I will continue to run a positive campaign and I will continue to welcome a phone call or two from my constituents who are ready to send me back to St. Paul.  I look forward to working with them and for them.

Roads, Rail, and the River

Saturday, August 28th, 2010

This past Thursday, after a couple of hours greeting State Fair visitors from the Minnesota Senate booth, I headed south to Savage to step aboard a barge for a trip down the Minnesota and Mississippi River towards St. Paul.  The trip was sponsored by the Highway 169 Corridor Coalition as over 100 members made the 3 hour trip. We often think of the Hwy 169 corridor as roads and rail, but we cannot overlook the importance of the river in making this area a truly inter modal transportation network.

The 3 R’s (road, river, and rail) along Hwy 169 are economically vital for funneling freight into the Minneapolis/St. Paul Metro Region from the Mankato area and southern Minnesota. This area produces almost half of Minnesota’s corn, soybeans and ethanol, which makes Minnesota third in the nation for production among all states. Other major commodities moving along this corridor include aggregates, clay and sand, hogs, manufactured goods and food products.  The corridor connects major producers of ethanol, biodiesel and their byproducts to markets and refiners along ‘ethanol alley,’ the southwest freight corridor formed by Highway 60 and the Union Pacific Railroad.

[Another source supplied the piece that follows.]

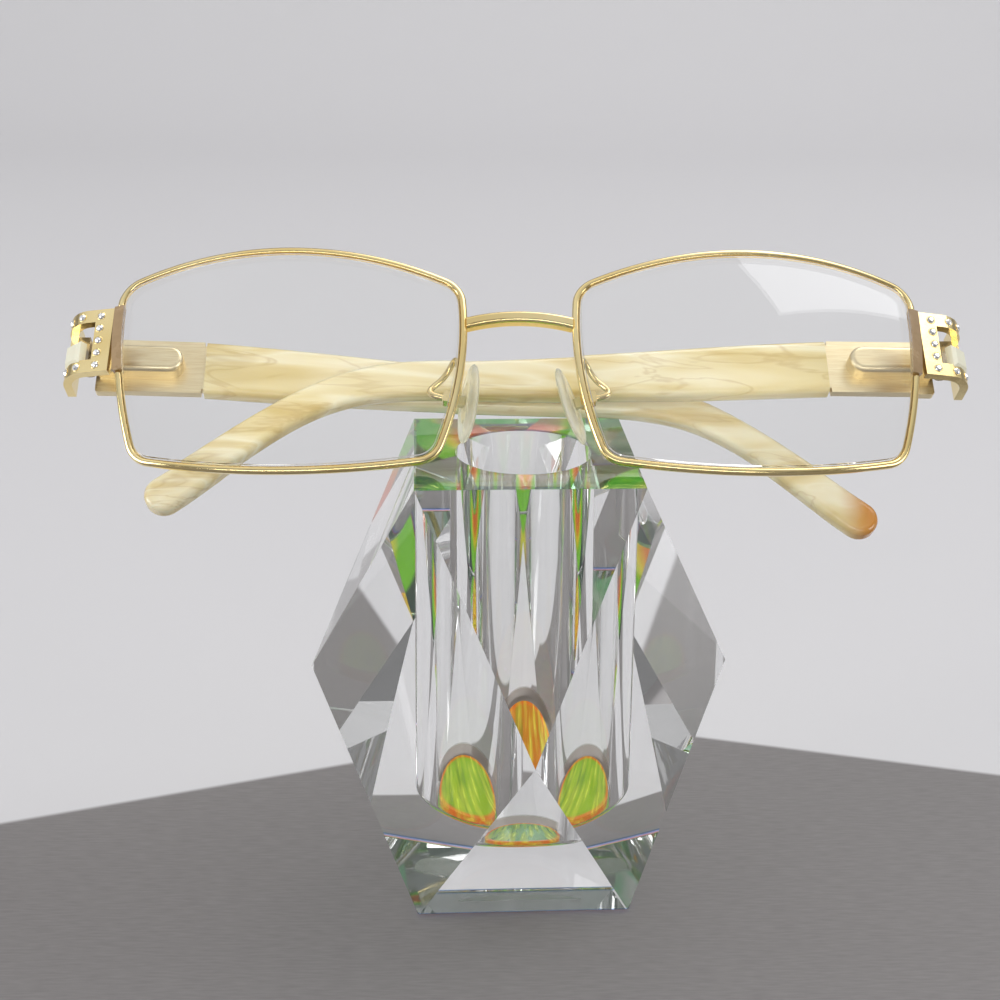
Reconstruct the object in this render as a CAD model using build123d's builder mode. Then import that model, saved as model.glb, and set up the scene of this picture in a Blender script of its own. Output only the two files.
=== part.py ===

The Ports of Savage are important for grain exports via the Minnesota and Mississippi River systems, guaranteeing low-cost, competitive transportation to regional and world markets for Minnesota farmers. The corridor is expected to play a future role in expanding access from western Minnesota agricultural producers to the Ports of Savage via routes capable of bypassing Metro congestion.  This is good news for the communities in my district along the corridor as we work to put together a long range plan of maximizing economic development for the area.